Integrity Engineers may be required to manage, develop, or conduct the following:

- A high-level integrity management philosophy that includes verification and assurance of facilities (basic repair methods and strategies, Static equipment repair and temporary repairs, Fabric maintenance, Corrosion Engineering, Inspection Engineering, Chemical management, and Maintenance Management)
- A Competency Management scheme
- An RBI analysis
- Integrity processes, i.e., Write Risk-Based Inspection methodologies, Temporary Repair methodologies, Maintenance Strategies, Mechanical Integrity Management Strategy (MIMS), Structural Integrity Management Strategy (SIMS), Pipeline Integrity Management Strategy (PIMS), Well Integrity Management System (WIMS), and create corrosion circuits for the plant process
- Verification schemes and performance standards management
- Conduct life extension studies
- A Fitness-for-service review
- Write and review integrity Management Plans
- Identify, investigate and assess deterioration/corrosion and ensure timely maintenance of the affected facilities.
- Implement Inspection and Corrosion Control Policy and Risk Based Inspection (RBI) methods to manage integrity, and optimize inspections frequency, maintenance cost, and plant availability
- Lead and conduct RBI reviews
- Participate in the preparation of Capital and Operating budgets for Inspection
- Monitor and oversee the execution of inspection programs and activities
- Liaise closely with Operations, Technical Services, Corrosion engineering, Inspection Engineering, Verification Engineering, Process/Chemical and Mechanical Engineering and other Maintenance Units to coordinate major shutdowns and turn-around activities
- Supervise, witness, and participate in the certification process of hydro tests and load tests of lifting devices and cylinders
- Ensure systematic and consistent implementation of work methods and procedures used in Maintenance and Inspection and recommend improvements
- Ensure systematic update of maintenance management systems
- Participate in technical studies, Process and Instrument diagram reviews, Safety Integrity Level (SIL) assessments and HAZOPs
- Lead in failure investigations
- Input and control of asset integrity management software

Integrity Engineering encompasses the concept of:
- Organize, review, analyze, improve and control cycle
- Consistency of actions, values, methods, measures, principles, expectations, and outcomes
- An undivided or unbroken completeness or totality with nothing wanting
- Knowledge of many interfaces of technology
- Balancing and countering the materials degradation process during the in-service life cycle of equipment
- Ensuring the recommended risk mitigation actions derived from the RBI study are implemented
- Ensuring inspection intervals are not exceeded
- Ensuring resources are available for RBI Assessments

This may be applied to management, machines, devices, systems, materials, and processes that safely realize improvements to the lives of assets.
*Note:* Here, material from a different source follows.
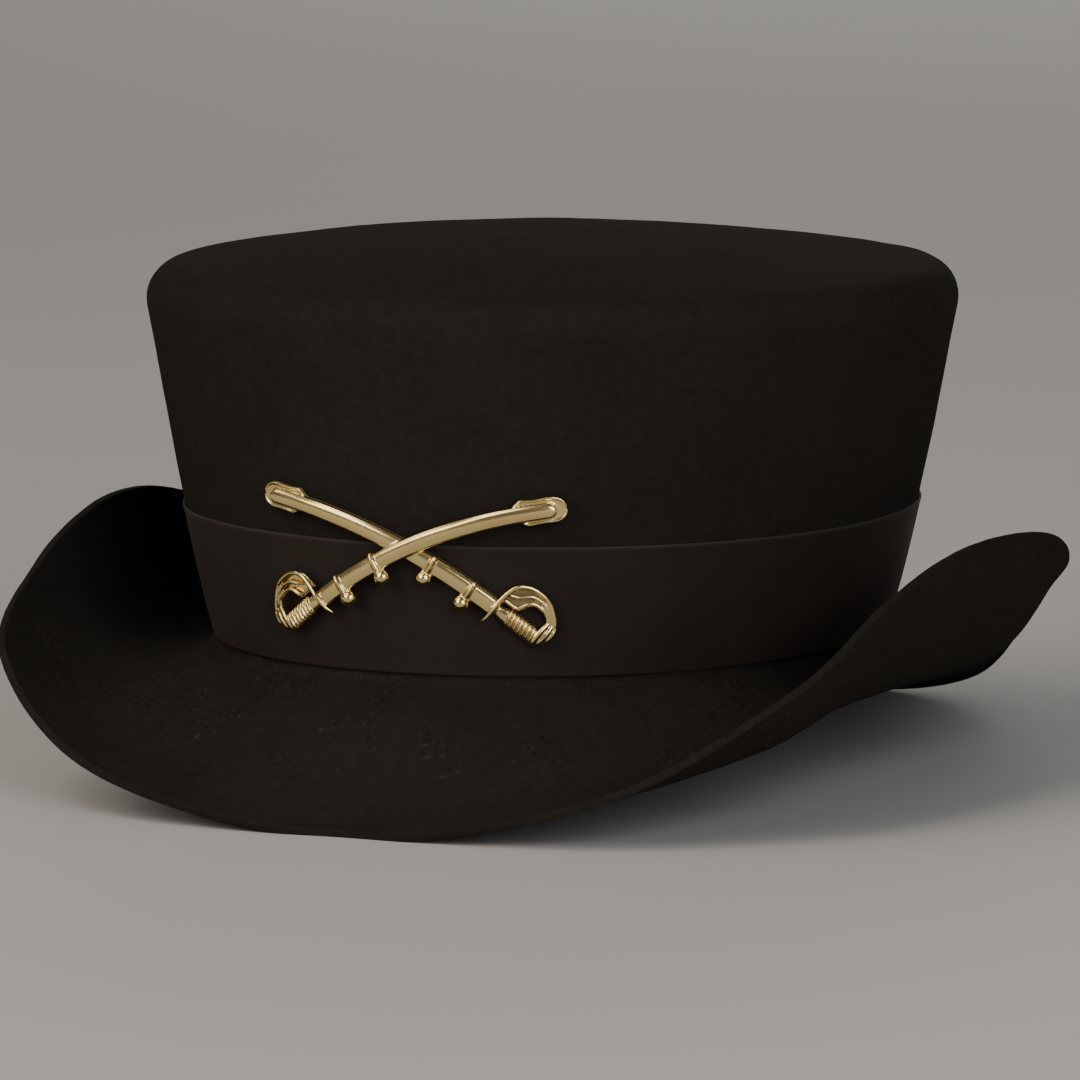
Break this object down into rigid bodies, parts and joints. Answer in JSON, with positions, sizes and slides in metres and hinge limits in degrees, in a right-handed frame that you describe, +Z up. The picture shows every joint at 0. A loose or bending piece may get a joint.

The Integrity Engineer (IE) may also be involved with other asset life-cycle issues, such as the basis of design (Process design basis) through to recycling. The Front End Engineering Design stage (FEED) aids in the selection of vessels, piping, pipelines, and other equipment. At this FEED stage, the optimum material requirements, mitigation, and maintenance requirements for the intended period of operation become the basis for detailed engineering. It is the role of the IE to develop/validate the integrity management plan and implement the monitoring and management procedure for the intended period of operation. It may also be the responsibility of the integrity engineer to incorporate and manage any variation identified (metal loss, material degradation, cracking mechanisms, mitigation issues, i.e. Cathodic protection potentials, coating failures, etc.) during the monitoring regime.

It may be a generalist in nature and/or applied with specific prior knowledge denoted using a pre-nominal of Mechanical, Inspection, Asset, Well or Wellhead, Technical, Pipeline, Signal, Fabrication, or Commissioning depending upon the equipment or system under scrutiny.

Integrity Engineers construct and implement Integrity Management plans that detail the requirements of the item or asset under scrutiny and study any adverse effects from internal or external sources that damage / impair that item or system. These are used to build suitable inspection and condition monitoring forward strategies. The monitoring may include physical (pipes/vessels) and nonphysical systems (Management legal obligations). This diversity will depend upon the requirements of the task at hand.

Integrity Engineers also oversee or carry out Integrity Engineering Audit(s) to ensure legal compliance with company, national and international standards and ensure quality assurance within the process that meets good engineering standards.